Ahmad mencontohkan, jurnalis kerap mendapatkan bocoran surat dakwaan atau draf regulasi. Padahal, hal tersebut menurut logika penegak hukum merupakan rahasia negara karena belum dipublikasikan secara resmi.
"Kalau itu dipidanakan, banyak sekali jurnalis dan pemimpin redaksi yang akan masuk penjara karena medianya menyiarkan sesuatu yang dianggap oleh negara itu sebagai rahasia," kata Ahmad.
Ketua Asosiasi Media Siber Indonesia Wenseslaus Manggut mengatakan, berbagai rumusan pasal tersebut dapat mematikan mekanisme sengketa pemberitaan melalui Dewan Pers sesuai UU Nomor 40 Tahun 1999 tentang Pers.

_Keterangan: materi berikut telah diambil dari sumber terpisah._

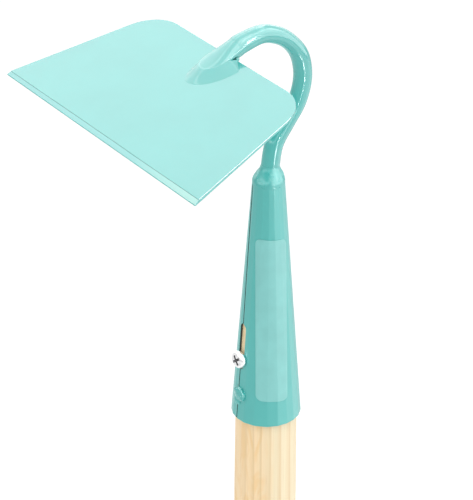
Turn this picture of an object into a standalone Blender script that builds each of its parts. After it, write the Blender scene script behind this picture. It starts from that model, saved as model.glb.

Orang-orang yang merasa keberatan dengan pemberitaan suatu media dapat langsung mengusut secara pidana karena difasilitasi berbagai pasal tersebut.
Padahal, Wenseslaus menilai jika mekanisme melalui Dewan Pers selama ini sudah cukup efektif menyelesaikan sengketa pemberitaan. Dia menilai peluang untuk membawa sengketa pers melalui pidana melalui RKUHP ini salah.
"RKUHP ini membuat UU Pers menjadi lumpuh," kata Wenseslaus.
Dari berbagai alasan tersebut, organisasi pers mendesak pemerintah dan DPR agar mencabut rumusan pasal-pasal yang berpotensi membungkan kebebasan berekspresi dan kemerdekaan pers. Selain itu, mereka juga meminta pemerintah dan DPR mengedepankan prinsp penghormatan dan pemenuhan HAM.
"Khususnya kebebasan berekspresi dan berpendapat serta kebebasan pers dalam membuat rumusan dan ketentuan dalam RKUHP," kata Direktur LBH Pers Nawawi Bahrudin.